9. The learned Single Judge held that the dispute between the parties regarding non regularization of the workmen falls within the scope of industrial dispute as defined under Section 2(k) of the I.D. Act and further held that the workmen are all victims of unfair labour practice having been employed for several years and though, they were not appointed by following the procedure laid down by ONGC, they were entitled for regularization and their appointment cannot be stated to be illegal. With the above finding and other findings on merits the writ petition was dismissed by the learned Single Judge, by judgment dated 04.01.2011. Challenging the said order, the present appeal has been filed.

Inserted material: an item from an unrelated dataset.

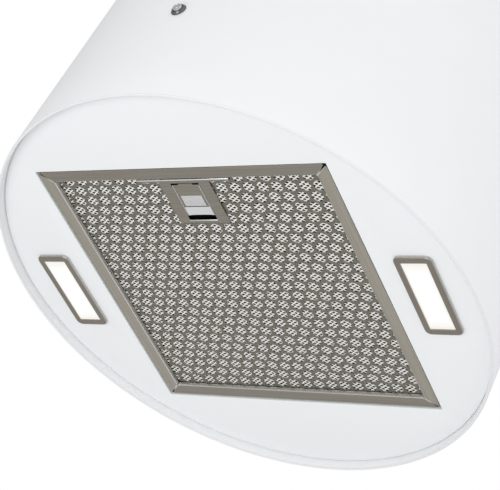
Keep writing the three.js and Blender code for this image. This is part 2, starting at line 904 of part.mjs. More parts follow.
function circuitBoard() {
  const inset = boxes.wall + board.margin;
  const x = boxes.width / 2 - inset;
  const low = boxes.wall + board.standOff;
  const high = low + board.thickness;
  const plate = box([-x, inset, low], [x, boxes.depth - inset, high]);
  const middle = boxes.depth / 2;
  const relays = board.relayStarts.map((start) =>
    box([start, middle - 9, high - 0.5], [start + board.relaySize, middle + 9, high + board.relaySize]),
  );
  return join(plate, ...relays);
}

// A gland along Y: a thread through the wall, a collar and a dome nut, with a bore for the cord.
function cableGland() {
  const end = boxes.wall + 8;
  return turnedInwards(
    [
      [gland.bore, -gland.length],
      [gland.thread, -gland.length],
      [gland.collar, -gland.length + 6],
      [gland.collar, -gap],
      [gland.thread, -gap],
      [gland.thread, end],
      [gland.bore, end],
      [gland.bore, -gland.length],
    ],
    20,
  );
}

function glandNut() {
  const start = boxes.wall + gap;
  const hexagon = rod("y", [0, start, 0], gland.nut, gland.nutThickness, 6);
  return cut(hexagon, rod("y", [0, start - 1, 0], gland.thread + gap, gland.nutThickness + 2, 20));
}

function terminalBlock() {
  const body = box([-terminal.halfWidth, 0, 0], [terminal.halfWidth, terminal.depth, terminal.height]);
  const pitch = terminal.halfWidth / 2;
  const wells = [-1.5, -0.5, 0.5, 1.5].map((step) =>
    rod("z", [step * pitch, terminal.depth / 2, terminal.height - 8], 3, 9, 12),
  );
  return cut(body, ...wells);
}

function ledDriver() {
  const foot = 3;
  const body = box([-driver.halfWidth + 10, 0, foot], [driver.halfWidth - 10, driver.depth, driver.height]);
  const base = box([-driver.halfWidth, 4, 0], [driver.halfWidth, driver.depth - 4, foot + 0.5]);
  return join(body, base);
}

// ---------- assembly ----------

place(root, "ceiling_plate", ceilingPlate(), zincSteel);
place(underside, "tube_shell", tubeShell(), whiteSteel);
screwTurns.forEach((turn, i) => {
  const x = tubeRadius * Math.cos(turn);
  const y = tubeRadius * Math.sin(turn);
  place(root, `shell_screw_${i + 1}`, shellScrew(), chrome, [x, y, -screwDrop], turn);
});
corners.forEach(([x, y], i) => {
  const position = [x * angleX, y * angleY, angleLow];
  place(underside, `support_angle_${i + 1}`, supportAngle(x, y), zincSteel, position);
});

place(underside, "bottom_glass", bottomGlass(), whiteGlass);
place(underside, "base_pan", basePan(), zincSteel);
place(underside, "filter_collar", filterCollar(), zincSteel);

rails.forEach(({ name, turn }) => {
  const body = name === "front" ? frontRail() : filterRail();
  place(underside, `filter_rail_${name}`, body, brushedSteel, [0, 0, filterLow], turn * degrees);
});
place(underside, "filter_front_sheet", frontSheet(), brushedSteel);
place(underside, "filter_mesh", meshPad(), meshMetal);
place(underside, "filter_back_sheet", backSheet(), brushedSteel);
sides.forEach(({ name, sign }) => {
  place(underside, `filter_tab_${name}`, filterTab(), brushedSteel, [sign * opening * 0.6, 0, 0]);
});
place(underside, "latch_plate", latchPlate(), brushedSteel);
place(underside, "latch_slider", latchSlider(), chrome);
place(underside, "latch_case", latchCase(), zincSteel);
sides.forEach(({ name, sign }) => {
  place(underside, `latch_spring_${name}`, latchSpring(), zincSteel, [sign * springX, 0, 0]);
});

sides.forEach(({ name, sign }) => {
  const at = [sign * lamp.offset, 0, 0];
  place(underside, `lamp_bezel_${name}`, lampBezel(), brushedSteel, at);
  place(underside, `lamp_lens_${name}`, lampInsert(gap, bezelLow + gap, lamp.lensThickness), whitePlastic, at);
  place(underside, `led_board_${name}`, lampInsert(gap, panTop, 1.6), boardGreen, at);
  place(underside, `lamp_can_${name}`, lampCan(), greyPlastic, at);
});

const buttonAt = [0, -tubeRadius, button.height];
place(underside, "button_bezel", buttonBezel(), chrome, buttonAt);
place(underside, "button_cap", buttonCap(), chrome, buttonAt);
place(underside, "button_nut", buttonNut(), chrome, buttonAt);
place(underside, "button_switch", buttonSwitch(), blackPlastic, buttonAt);

const wheelAt = [0, wheelY, wheelZ];
place(underside, "scroll_wrap", scrollWrap(), zincSteel, wheelAt);
place(underside, "scroll_side_right", scrollSide(), zincSteel, [scrollHalf + gap, wheelY, wheelZ]);
const leftSide = scrollSide().mirror([1, 0, 0]);
place(underside, "scroll_side_left", leftSide, zincSteel, [-scrollHalf - gap, wheelY, wheelZ]);
place(underside, "impeller_wheel", impellerWheel(), greyPlastic, wheelAt);
const shaftEnd = motorStart + motor.length - 12;
const shaft = rod("x", [-24, 0, 0], motor.shaftDiameter / 2, 24 + shaftEnd, 20);
place(underside, "impeller_shaft", shaft, chrome, wheelAt);
place(underside, "motor_body", motorBody(), zincSteel, wheelAt);
place(underside, "motor_bracket", motorBracket(), zincSteel, wheelAt);

const shelfTop = shelfLow + shelf.metal;
place(underside, "blower_shelf", blowerShelf(), zincSteel, [0, 0, shelfLow]);
const collarAt = [0, 0, shelfTop + gap];
place(underside, "duct_collar", ductCollar(), blackPlastic, collarAt);
const pinAt = [0, 0, shelfTop + gap + duct.pinHeight];
place(underside, "damper_pin", damperPin(), chrome, pinAt);
place(underside, "damper_flap_rear", damperFlap(), zincSteel, pinAt);
place(underside, "damper_flap_front", damperFlap(), zincSteel, pinAt, Math.PI);

const boxY = flangeRadius + boxes.fromFlange;
const boxAt = [0, boxY, shelfTop + gap];
place(underside, "control_box", controlBox(), greyPlastic, boxAt);
place(underside, "control_lid", controlLid(), greyPlastic, boxAt);
place(underside, "control_board", circuitBoard(), boardGreen, boxAt);
const glandAt = [gland.x, boxY, shelfTop + gap + boxes.height - gland.drop];
place(underside, "cable_gland", cableGland(), blackPlastic, glandAt);
place(underside, "gland_nut", glandNut(), blackPlastic, glandAt);
const driverAt = [0, -flangeRadius - driver.fromFlange - driver.depth, shelfTop + gap];
place(underside, "led_driver", ledDriver(), whitePlastic, driverAt);
const terminalAt = [flangeRadius + terminal.fromFlange + terminal.halfWidth, terminal.y, shelfTop + gap];
place(underside, "terminal_block", terminalBlock(), whitePlastic, terminalAt);

export default root;
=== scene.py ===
# %% [markdown]
# # An island range hood, seen from below
#
# The hood is a white steel tube that hangs from the ceiling. Its round underside is one
# sheet of glass, with a square grease filter in the middle and a lamp on each side.
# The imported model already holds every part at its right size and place. This lesson
# gives each visible part its finished surface: folded edges, punched holes, woven
# metal, brushed and painted finishes. Everything is in metres, +Z is up, and the front,
# with the push button and the filter latch, looks towards -Y.

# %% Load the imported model
import json
import math

import bmesh
import bpy
import numpy as np
from mathutils import Matrix, Vector


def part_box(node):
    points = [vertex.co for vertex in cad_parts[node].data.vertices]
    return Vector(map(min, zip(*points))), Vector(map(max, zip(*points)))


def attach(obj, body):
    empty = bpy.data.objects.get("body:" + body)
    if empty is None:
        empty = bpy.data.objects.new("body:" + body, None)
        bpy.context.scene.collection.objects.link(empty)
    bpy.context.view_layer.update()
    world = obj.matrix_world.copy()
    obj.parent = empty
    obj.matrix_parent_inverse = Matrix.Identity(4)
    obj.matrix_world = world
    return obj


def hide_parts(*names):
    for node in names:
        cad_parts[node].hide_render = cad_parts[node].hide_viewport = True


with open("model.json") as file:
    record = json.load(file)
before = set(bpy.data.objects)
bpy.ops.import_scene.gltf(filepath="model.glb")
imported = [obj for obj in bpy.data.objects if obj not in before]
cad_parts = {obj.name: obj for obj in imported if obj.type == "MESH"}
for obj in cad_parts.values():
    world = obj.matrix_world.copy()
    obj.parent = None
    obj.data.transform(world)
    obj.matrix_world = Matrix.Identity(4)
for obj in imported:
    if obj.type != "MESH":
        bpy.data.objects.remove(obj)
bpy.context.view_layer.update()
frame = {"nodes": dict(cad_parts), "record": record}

MM = 0.001

# %% [markdown]
# ## Reading sizes from the parts
#
# Each node's box gives its place, so no size is typed twice. The rim is the lowest
# edge of the tube, and most heights on the underside are counted from it.


# %% Boxes of the parts
def span(node):
    """The lowest and highest corners of a node, as two arrays."""
    low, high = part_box(node)
    return np.array(low), np.array(high)


tube_low, tube_high = span("tube_shell")
TUBE_RADIUS = tube_high[0]
RIM = tube_low[2]
glass_low, glass_high = span("bottom_glass")
rail_low, rail_high = span("filter_rail_front")
FILTER_HALF = rail_high[0]
RAIL_WIDTH = rail_high[1] - rail_low[1]
OPENING_HALF = FILTER_HALF + 1.15 * MM
sheet_low, sheet_high = span("filter_front_sheet")
LAMP_CENTRES = {side: sum(span(f"lamp_lens_{side}")) / 2 for side in ("left", "right")}
print("tube radius", round(TUBE_RADIUS, 4), "rim at", round(RIM, 4), "filter half", round(FILTER_HALF, 4))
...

10. The learned Senior counsel appearing for the appellant would contend that the learned Single Judge was not right in holding, that though the procedure contemplated in the standing order of ONGC was not followed, when the workmen were appointed on temporary basis are still they are entitled for regularization. It was contended that the very appointment itself having been illegal, no order of regularization could be passed. It was further contended that the security guards were employed at Karaikal and the provisions of the Tamil Nadu Industrial Establishment (Conferment of Permanent Status) Act, 1981, is not applicable to the State of Pondicherry. Further, it was contended that the learned Single Judge placed reliance on a decision relating to the Maharastra Recognition of Trade Union and Unfair Labour Practice Act, 1971 and there is no such similar provision as Section 30 of the said Act in the I.D.Act and therefore, the order passed by the learned Single Judge requires interference. The learned Senior counsel appearing for the petitioner placed heavy reliance on the decision of the Hon'ble Supreme Court in the case of Uma Devi (supra).
11. We have considered the submissions of the learned Senior counsel appearing for the petitioner and perused the materials available on record.

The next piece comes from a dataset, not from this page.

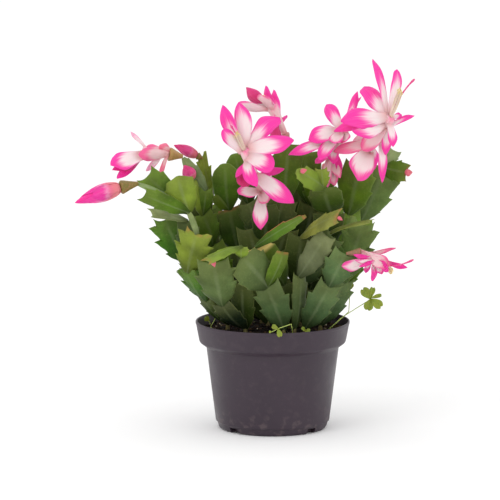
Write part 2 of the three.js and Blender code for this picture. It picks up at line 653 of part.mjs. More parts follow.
/** One leaflet: notched at its end like a heart, and folded a little along its middle. */
function leafletSolid([from, to, width]) {
  const foot = vector(from);
  const along = vector(to).sub(foot);
  const length = along.length();
  along.normalize();
  const facing = new THREE.Vector3(0, -1, 0.4);
  const normal = facing.addScaledVector(along, -facing.dot(along)).normalize();
  const across = normal.clone().cross(along);
  const place = (u, v, face) => {
    const p = foot.clone().addScaledVector(along, u * length).addScaledVector(across, v * width / 2);
    return p.addScaledVector(normal, face * LEAFLET_HALF_THICKNESS + 0.1 * width * Math.abs(v)).toArray();
  };
  return solidOfTriangles(bladeTriangles(LEAFLET_OUTLINE, LEAFLET_OUTLINE, [], place, false, false));
}

/** One weed: its thin stalks, each a run of rods, and its leaflets. */
function weedSolid({ stalks, leaflets }) {
  const solids = leaflets.map(leafletSolid);
  for (const points of stalks) {
    for (let i = 0; i + 1 < points.length; i += 1) {
      const from = vector(points[i]);
      const to = vector(points[i + 1]);
      const past = to.clone().addScaledVector(to.clone().sub(from).normalize(), 0.3);
      solids.push(solidOf(rod(from, past, STALK_RADIUS, STALK_RADIUS, 4)));
    }
  }
  return joined(solids);
}

addMesh("pot", potSolid(), materials.pot);

const rootHoles = Object.values(STEMS).map(({ root }) => (
  { at: root, from: ROOT_BOTTOM - CLEARANCE, radius: ROOT_HOLE_RADIUS }
));
const weedHoles = Object.values(WEEDS).map(({ stalks: [[at]] }) => (
  { at, from: WEED_BOTTOM - CLEARANCE, radius: WEED_HOLE_RADIUS }
));
addMesh("soil", soilSolid([...rootHoles, ...weedHoles]), materials.soil);

for (const [name, stem] of Object.entries(STEMS)) {
  addMesh(`stem_${name}`, stemSolid(stem), materials.pads);
}

for (const [name, bloom] of Object.entries(BLOOMS)) {
  const [padTip, seed] = bloom.line.map(vector);
  addMesh(`bloom_${name}_petals`, petalsSolid(bloom), materials.petals);
  addMesh(`bloom_${name}_seed_base`, seedBase(padTip, seed, 0), materials.seedBase);
  addMesh(`bloom_${name}_stamens`, stamensSolid(bloom), materials.stamens);
}

for (const [name, { from, seed, to, radius }] of Object.entries(BUDS)) {
  const foot = vector(seed ?? from);
  addMesh(`bud_${name}`, budSolid(foot, vector(to), radius, SEED_GAP), materials.petals);
  if (seed) addMesh(`bud_${name}_seed_base`, seedBase(vector(from), foot, 0), materials.seedBase);
}

for (const [name, weed] of Object.entries(WEEDS)) {
  addMesh(`weed_${name}`, weedSolid(weed), materials.weed);
}

export default group;
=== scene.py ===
"""A christmas cactus in bloom in a dark nursery pot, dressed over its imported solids.

Places and sizes are millimetres in the part's own frame (+Z up, front towards -Y) and are turned into metres
as they reach a mesh.
"""

import logging
import math
import random
from dataclasses import dataclass, field
from enum import Enum
from functools import reduce
from typing import Callable, NamedTuple, Sequence

import bpy
from mathutils import Matrix, Vector, noise

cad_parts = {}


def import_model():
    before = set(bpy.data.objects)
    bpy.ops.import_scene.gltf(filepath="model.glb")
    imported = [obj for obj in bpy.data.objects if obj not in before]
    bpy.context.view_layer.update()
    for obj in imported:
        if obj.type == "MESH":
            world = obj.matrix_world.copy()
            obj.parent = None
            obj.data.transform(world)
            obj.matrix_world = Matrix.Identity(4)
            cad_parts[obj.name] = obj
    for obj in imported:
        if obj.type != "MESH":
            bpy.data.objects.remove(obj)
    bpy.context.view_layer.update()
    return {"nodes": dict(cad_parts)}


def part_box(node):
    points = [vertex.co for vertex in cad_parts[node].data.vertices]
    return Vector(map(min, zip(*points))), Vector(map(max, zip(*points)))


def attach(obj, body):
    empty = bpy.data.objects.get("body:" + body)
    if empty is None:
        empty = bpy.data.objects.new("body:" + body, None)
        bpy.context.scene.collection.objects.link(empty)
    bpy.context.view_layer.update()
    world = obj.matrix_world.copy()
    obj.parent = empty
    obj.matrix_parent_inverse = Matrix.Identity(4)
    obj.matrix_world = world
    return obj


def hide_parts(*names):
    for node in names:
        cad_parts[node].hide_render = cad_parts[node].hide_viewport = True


log = logging.getLogger("christmas_cactus")

MM = 0.001
NEXT_TURN = 2.4  # radians from one stamen or outer petal to the next
BODY = "root"
Point = tuple[float, float, float]
Place = Callable[[float, float, float], Vector]  # the place in millimetres for a lattice point's numbers


def linear(code: str) -> Point:
    """A colour written as six hexadecimal digits, as linear red, green and blue.

    Args:
        code: The digits, such as "ff8800".

    Returns:
        The three linear values.
    """
    shares = (int(code[i : i + 2], 16) / 255 for i in (0, 2, 4))
    return tuple(s / 12.92 if s <= 0.04045 else ((s + 0.055) / 1.055) ** 2.4 for s in shares)


class Tone(Enum):
    """The greens that the pads have: the low old ones are greyer, the ones in the light yellower."""

    GREEN = linear("5a781c")
    RICH = linear("41700f")
    FRESH = linear("849c34")
    GREY = linear("5a7040")
    DULL = linear("4d6138")
    # painted shade: a dark green for the low pads and the pads inside the plant, where shade falls
    DEEP = linear("2d3f13")
    MOSS = linear("425c1c")
    # painted shade: a near-black green for the low pads at the rim that sit in deep shade
    SHADED = linear("1a261b")
    OLIVE = linear("8e9848")
    PALE = linear("8c9d66")
    SAGE = linear("6a8240")
    ASHEN = linear("7c8058")


class Edge(Enum):
    """How a pad's edge is cut."""

    TOOTHED = "toothed"
    HORNED = "horned"
    SPIKED = "spiked"
    SCALLOPED = "scalloped"
    TAPERED = "tapered"
    ROUNDED = "rounded"
    POINTED = "pointed"
    STRAP = "strap"


class End(Enum):
    """How the end of a pad has healed, as a number that the pads' finish reads."""

    GREEN = 0.0
    BLUSHED = 0.4
    RED = 1.0
    DRIED = 2.0


class Silk(Enum):
    """How a petal is coloured, as (how far the pink reaches in, how dark, how salmon)."""

    INNER = (0.0, 0.0, 0.0)
    ROSY = (0.35, 0.0, 0.0)
    HOT = (0.8, 0.1, 0.0)
    DARK = (0.9, 0.8, 0.0)
    SALMON = (0.25, 0.0, 0.7)
    WHITE = (-0.2, 0.0, 0.1)
    PALE = (0.1, -0.5, 0.0)
    FADED = (0.1, 0.0, 0.45)
    BEIGE = (-0.35, 0.0, 0.4)
    CRIMSON = (0.9, 0.5, 0.2)
    CORAL = (0.62, 0.05, 0.4)
    BUD_RED = (1.0, 0.7, 0.05)
    SCAR = (0.5, 0.4, 1.0)
    TUBE = (-0.5, 0.0, 0.3)


class Pad(NamedTuple):
    """One pad: the pad it grows from (-1 is the root), its tip, its width, the azimuth and elevation that its
    face looks in, its colour, its edge, and how its end has healed."""

    below: int
    tip: Point
    width: float
    looks: tuple[float, float]
    tone: Tone = Tone.GREEN
    edge: Edge = Edge.TOOTHED
    end: End = End.GREEN


class Stem(NamedTuple):
    """One stem: where it stands in the soil, and its pads."""

    root: tuple[float, float]
    pads: Sequence[Pad]


class Petal(NamedTuple):
    """One petal: how far along the tube it grows, its tip, its width, its colour, how blunt its end is from 0
    to 1, whether its foot is on the side of the tube that the flower looks to (1) or behind it (-1), and how
    many of its own widths its end leans to one side."""

    share: float
    tip: Point
    width: float
    tone: Silk = Silk.INNER
    blunt: float = 0.0
    front: float = 1.0
    lean: float = 0.0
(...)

12. The appellant management would term the appointment of the workmen as an illegal appointment as they were appointed to the said post either through a contractor or through the cooperative society, without following the procedure contemplated for selection and appointment in the standing order of ONGC. By placing reliance on the decision of the Hon'ble Supreme Court in Uma Devi (supra), it is contended that such appointees/workmen cannot seek regularization. One vital fact, which cannot be lost sight of is that the workmen have been working on temporary basis from 1988 onwards and they were continuously engaged from the said date and obviously, the management could not have retrenched the said workmen without following the mandatory procedure contained under the I.D. Act. The management's contention that the appointment was an illegal appointment appears to stem out of the observations made by the Hon'ble Supreme Court in the case of Uma Devi (supra). However, the Hon'ble Supreme Court in Maharastra SRTC vs. Casteribe Rajya Parivahan Karmchari Sanghatana [(2009) 3 SCC 556], held that the decision in Uma Devi (supra) does not denude the Industrial and Labour Courts of their statutory power under Section 30 read with Section 32 of the MRTU and PULP Act to order permanency of the workers who have been victims of unfair labour practice on the part of the employer and that the said judgment cannot be held to have overridden the powers of the Industrial and Labour Courts in passing appropriate orders.

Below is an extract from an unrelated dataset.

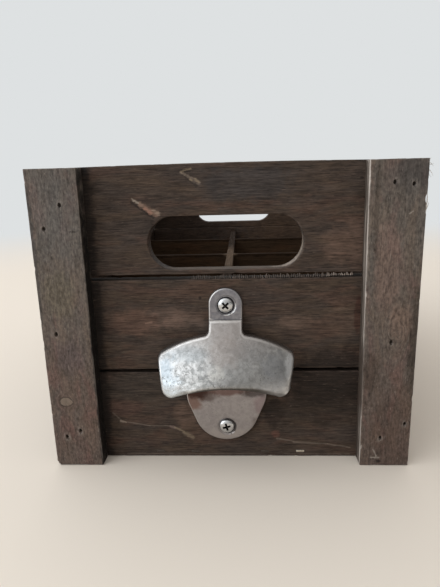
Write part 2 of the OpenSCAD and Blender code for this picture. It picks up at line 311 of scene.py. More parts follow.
    def copies(self, points, solid, **named):
        """The solid at each of the points, as real copies."""
        solids = self.put("GeometryNodeInstanceOnPoints", points, Instance=solid, **named)
        return self.put("GeometryNodeRealizeInstances", solids)

    def rounded(self, curve, radius, count):
        return self.put(
            "GeometryNodeFilletCurve", curve, Radius=radius, Count=count, mode="POLY"
        )

    def any_vector(self, low, high, seed):
        how = {"data_type": "FLOAT_VECTOR"}
        return self.put("FunctionNodeRandomValue", low, high, None, seed, **how)

    def driven_way(self):
        """The turn that points Z along each point's own drive."""
        return self.aimed(self.read("drive", "FLOAT_VECTOR"))

    def shaded(self, solid, crease):
        """Smooth shading, broken where faces meet at more than an angle in radians."""
        solid = self.put("GeometryNodeSetShadeSmooth", solid, None, True)
        sharp = self.put("GeometryNodeInputMeshEdgeAngle") > crease
        return self.put("GeometryNodeSetShadeSmooth", solid, sharp, False, domain="EDGE")

    # Ends of trees

    def give(self, **values):
        """Joins values to the tree's own outputs."""
        self.feed(self.result, **values)

    def hand_over(self, solid, material):
        """Ends a geometry tree: one plain solid in its material."""
        solid = self.put("GeometryNodeRealizeInstances", solid)
        solid = self.put("GeometryNodeSetMaterial", solid, None, material)
        self.tree.links.new(solid.socket, self.result.inputs[0])
        return self.tree


def start_tree(kind, name, takes, gives):
    """A new node tree. Its bench has its named inputs in given, and its outputs in result."""
    sorts = {float: "Float", int: "Int", bool: "Bool", tuple: "Vector"}
    tree = bpy.data.node_groups.new(name, kind)
    for label, start in takes.items():
        plain = not isinstance(start, str)
        sort = "NodeSocket" + (sorts[type(start)] if plain else start)
        socket = tree.interface.new_socket(label, in_out="INPUT", socket_type=sort)
        if plain:
            socket.default_value = start
    for label, sort in gives.items():
        tree.interface.new_socket(label, in_out="OUTPUT", socket_type="NodeSocket" + sort)
    bench = Bench(tree)
    inputs = tree.nodes.new("NodeGroupInput").outputs
    bench.given = {s.name: Wire(bench, s) for s in inputs if s.name}
    bench.result = tree.nodes.new("NodeGroupOutput")
    return bench


def start_masks(name, takes, *gives):
    """A shader group that works in millimetres from a Place and gives out masks."""
    takes = {"Place": (0.0, 0.0, 0.0), **takes}
    return start_tree("ShaderNodeTree", name, takes, dict.fromkeys(gives, "Float"))


def start_solid(name, takes, gives):
    """A geometry tree that gives out one solid in the last of its inputs, a material."""
    return start_tree("GeometryNodeTree", name, takes, {gives: "Geometry"})


def start_material(name):
    """A new material: the material, its bench, and its Principled shader."""
    material = bpy.data.materials.new(name)
    material.use_nodes = True
    tree = material.node_tree
    return material, Bench(tree), tree.nodes["Principled BSDF"]


# Floor, backdrop and light. The camera and mirrored rays see the paler floor, and the light
# that comes back from it has the duller colour.
FLOOR_SEEN, FLOOR_LIT = paint(226, 216, 204), paint(176, 164, 150)
BACKDROP = paint(222, 225, 226)
FLOOR_REACH, FLOOR_SIDES, FLOOR_DROP = 12.0, 64, 0.2 * MM
COOL, WARM = (0.93, 0.97, 1.0), (1.0, 0.95, 0.89)


def make_floor():
    """A plain pale floor that fades into the pale backdrop far from the crate."""
    angles = [2 * math.pi * i / FLOOR_SIDES for i in range(FLOOR_SIDES)]
    ring = [(FLOOR_REACH * math.cos(a), FLOOR_REACH * math.sin(a), 0) for a in angles]
    mesh = bpy.data.meshes.new("floor")
    mesh.from_pydata(ring, [], [tuple(range(FLOOR_SIDES))])
    floor = add_object("floor", mesh)
    floor.location.z = -FLOOR_DROP
    material, bench, shader = start_material("pale_floor")
    rays = bench.every("ShaderNodeLightPath")
    seen = bench.most(rays["Is Camera Ray"], rays["Is Glossy Ray"])
    seen = bench.most(seen, rays["Is Transmission Ray"])
    shade = bench.blend(seen, FLOOR_LIT, FLOOR_SEEN)
    bench.feed(shader, Base_Color=shade, Roughness=0.9, Specular_IOR_Level=0.1)
    away = bench.spread(bench.length(bench.every("ShaderNodeTexCoord")["Object"]), 0.5, 1.5)
    glow = bench.put("ShaderNodeEmission", BACKDROP, 1.0)
    plain = Wire(bench, shader.outputs[0])
    faded = bench.put("ShaderNodeMixShader", away * seen, plain, glow)
    bench.feed(material.node_tree.nodes["Material Output"], Surface=faded)
    mesh.materials.append(material)


def make_world():
    """Soft light from all round, brighter and cooler on the left, above and behind. The camera
    sees a plain backdrop, and so does metal that mirrors what stands behind the crate."""
    world = bpy.data.worlds.new("studio")
    scene.world = world
    world.use_nodes = True
    bench, nodes = Bench(world.node_tree), world.node_tree.nodes
    across, depth, up = bench.parts(bench.every("ShaderNodeTexCoord")["Generated"])
    side = bench.spread(across, -1.0, 1.0, 1.10, 0.08)
    above = bench.spread(up, -0.05, 0.9, 0.0, 0.45)
    behind = bench.spread(depth, -0.1, 0.8, 0.0, 0.25)
    warmth = bench.spread(across, -0.8, 0.9, kind="LINEAR")
    tint = bench.blend(warmth, (*COOL, 1.0), (*WARM, 1.0))
    bench.feed(nodes["Background"], Color=tint, Strength=side + above + behind)
    ambient = Wire(bench, nodes["Background"].outputs[0])
    backdrop = bench.put("ShaderNodeBackground", BACKDROP, 1.0)
    rays = bench.every("ShaderNodeLightPath")
    mirrored = rays["Is Glossy Ray"] * bench.spread(depth, 0.0, 0.5)
    shown = bench.most(rays["Is Camera Ray"], rays["Is Transmission Ray"])
    mixed = bench.put("ShaderNodeMixShader", bench.most(shown, mirrored), ambient, backdrop)
    bench.feed(nodes["World Output"], Surface=mixed)


def make_light(name, place, aim, size, power, colour):
    data = bpy.data.lights.new(name, "AREA")
    data.shape = "RECTANGLE"
    data.size, data.size_y = size
    data.energy = power
    data.color = colour
    light = add_object(name, data)
    light.location = place
    direction = Vector(aim) - Vector(place)
    light.rotation_euler = direction.to_track_quat("-Z", "Y").to_euler()
    light.visible_camera = False


make_floor()
make_world()
make_light("window_light", (-1.45, -0.75, 0.6), (0, 0, 0.06), (2.2, 1.8), 19, COOL)

# Shader groups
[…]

13. The learned Single Judge after taking note of the decision of the Hon'ble Supreme Court rendered a finding that the Labour Court is not denuded of its jurisdiction. As regards the contention that there is no similar provision as Section 30 of the Maharastra Act, it was held that the provisions of the I.D. Act cannot receive a narrow interpretation to make the industrial Tribunals/Labour as mute spectators. At this stage, we may quote the observations of the learned Single Judge, which is as hereunder:-
"29. Of course, there is no such provision like section 30 of the MRTU & PULP Act in the Industrial Disputes Act. However, as I have already stated, in my considered opinion, the provisions of the Industrial Disputes Act cannot receive such a narrow interpretation to make the Industrial Tribunals/Labour Courts as mute spectators when it is brought before the Industrial Tribunals or Labour Courts that unfair labour practice is being engaged by an employer. Of course, Section 31 of the Act punishes such employer who indulges in unfair labour practice. It is an offence under Section 31 of the Act which needs to be tried only by a Judicial Magistrate. The Labour Courts cannot impose any punishment under Section 31 of the Act on the erring employer. If the Industrial Disputes Act is so interpreted as it is sought to be made by the learned Senior Counsel, then the victims of unfair labour practice shall have no remedy at all under the Act. Surely, that would have been the legislative intent. For the foregoing discussions, I hold that the Industrial Tribunal/Labour Court is empowered to deal with a dispute arising out of the non regularization of the workmen who are the victims of unfair labour practice."
14. Further, the learned Single Judge elaborately examined the question as to whether the workmen are entitled for regularization and whether the award of the Industrial Tribunal was justified. After considering the decision of the Hon'ble Supreme Court in Uma Devi (supra), the learned Single Judge took note of paragraph 44 of the judgment of the Hon'ble Supreme Court, wherein the Hon'ble Supreme Court held that in the matter of irregularly appointed persons, the Union of India and State Government and its instrumentalities should take steps to as a one time measure, regularise the services of irregularly appointed persons.
15. After considering the nature of the evidence, which was placed before the Labour Court, which was appreciated by the learned Single Judge, we are of the firm view that the appointment of the said workmen cannot be termed to be an illegal appointment, but was only a irregular appointment and therefore, they were entitled for regularization, having been employed on temporary basis from 1988 onwards.
16. Hence, for all the above reasons, we find no grounds to interfere with the order passed in the writ petition. Accordingly, the writ appeal fails and it is dismissed. No costs.